Get crazy with paints and painting tools and create depth and texture in your art, starting with the palette knife. If you like the smooth look of prints over actual art, you won’t like these techniques at all. For those of you who are adventurous, brave and not afraid to get messy with your paint of choice, dive in and start creating art with real texture.
Paint of Choice for Textures
Acrylic paint – Most of these methods work for any tube paint, although they will dry the fastest with acrylics. Acrylics dry fast and let the artist build colors and layers, without ever worrying about muddying out the previous layer.
Even tube watercolor paint can be applied heavily and made to look textured, as long as you don’t water it down. It’s harder to use these paint texture techniques with pan watercolors.
Oils stay wet and let you play with the paint and texture without drying too quickly. This can be good or bad, depending on what you want to do with the final painting.
Tempera paint, poster paint and any thick paint can be used as well.

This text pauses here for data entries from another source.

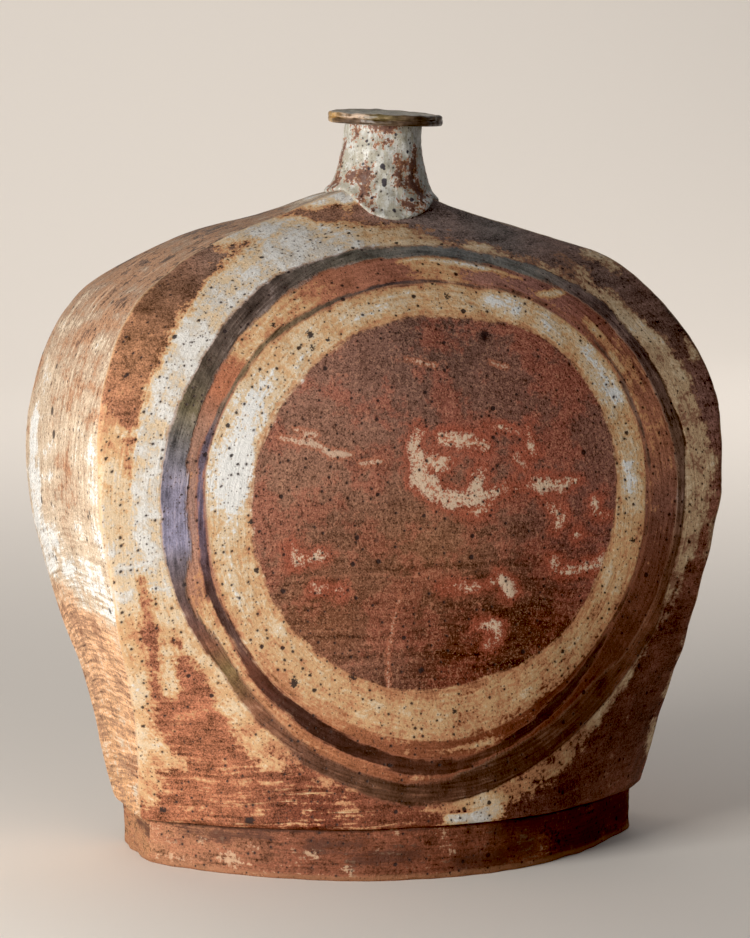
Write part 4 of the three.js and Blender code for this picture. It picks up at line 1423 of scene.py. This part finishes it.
def face_ground(paint, stroke):
    """Bare clay and the loose outer ring of glaze on it, with lines scraped across. Its thin glaze's tan
    and ochre darken towards the right (+x) as painted shade.
    """
    blot, tooth, grit, cloud = paint.blot, paint.tooth, paint.grit, paint.cloud
    x, y, z = paint.parts(paint.place)
    level = z - x * 0.07 + cloud * 7
    fibre = paint.noise(paint.join(x * 0.022, y * 0.03, level * 0.42), 1, 4, 0.6)
    scrape = paint.noise(paint.join(x * 0.014, y * 0.014, level * 0.5), 1, 4, 0.75)
    drawn = paint.field("scraped")
    mottle = grit.swing(1.7) + tooth.swing(1.2) + blot.swing(2.2) + fibre.swing(drawn + 1.3) + 1
    base = paint.shade(paint.tone("ground_tone"), mottle)
    scraped = paint.rise(scrape, 0.59, 0.66) * drawn
    thin = blot.swing(1.3) + tooth.swing(0.9) + fibre.swing(drawn * 1.2 + 0.3) + scraped * 0.35 - 0.02
    thin = thin + (drawn - 0.6) * 0.14 + 0.1 * (1 - paint.rise(x, -148, -120))
    lift = blot.swing(1.0) + cloud.swing(0.8) + tooth.swing(0.5) + stroke.swing(0.4)
    edge = paint.field("ground_edge") + blot.swing(7) + stroke.swing(4) + tooth.swing(3)
    cover = paint.rise(edge + fibre.swing(4), -6.0, 3.0)
    thickness = thin + (paint.field("ground_glaze") + lift - thin) * cover
    # Painted shade: the thin glaze's tan and ochre darken towards the right (+x) and the top
    painted_shade = paint.rise(x + z * 0.3, 60, 160)
    stages = (paint.mix(painted_shade, TAN, PAINTED_SHADE_TAN), paint.mix(painted_shade, OCHRE, PAINTED_SHADE_OCHRE), CREAM, CHALK)
    colour = glazed(paint, base, thickness, stages)
    pooled = paint.rise(thickness + blot.swing(0.8), 0.84, 1.02)
    colour = paint.mix(pooled * 0.7, colour, WHITE)
    return paint.shade(colour, grit.swing(0.5) + 1), scraped


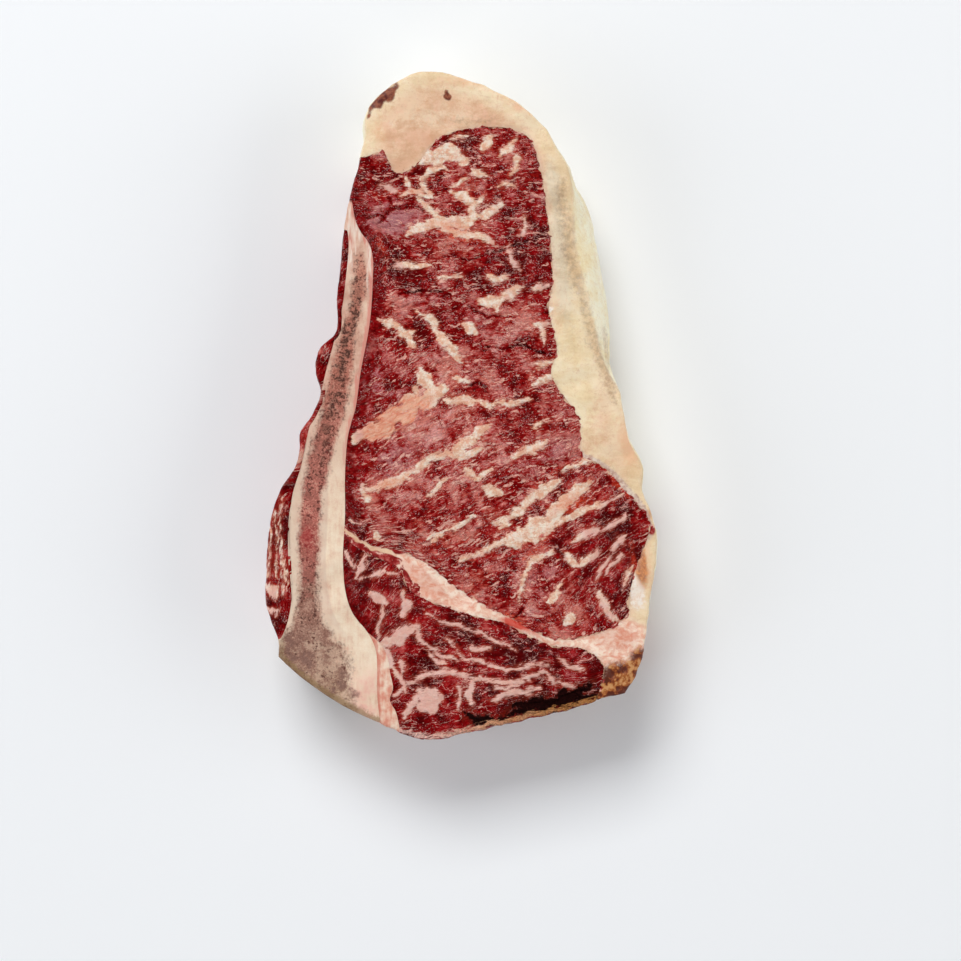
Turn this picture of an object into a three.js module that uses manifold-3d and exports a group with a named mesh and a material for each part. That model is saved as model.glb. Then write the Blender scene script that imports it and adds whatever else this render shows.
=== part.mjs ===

Tools for Adding Texture to Paintings
What tools can you use to add texture to your paintings? The simple answer is, anything you are willing to dip in paint an be used to apply paint and build texture. For beginners who tend to stick with brushes only, a solid palette knife is a must-have tool for building texture.
Palette Knife Lesson
Squeeze out a whole bunch of paint onto your painter’s palette. If you don’t have one, you can use a sheet of glass (tape off edges for safety), palette paper, paper plates or even a piece of cardboard.
Using only a palette knife, apply paint to the canvas. Wipe off the paint in between colors, unless you don’t mind the random color blending that will occur. Play with different wrist movements, angles and pressure, leaving a little or a lot of paint behind. Use the edge of the palette knife or the tip and explore the lines you can create.
There is no right or wrong, good or bad, only exploration and freedom. Keep going until you have explored the paint as far as you can take it. The result may be an abstract painting, a landscape with depth or just an example of experimental art. Use what you learned in your other paintings, and start incorporating palette knife work alongside your brushwork.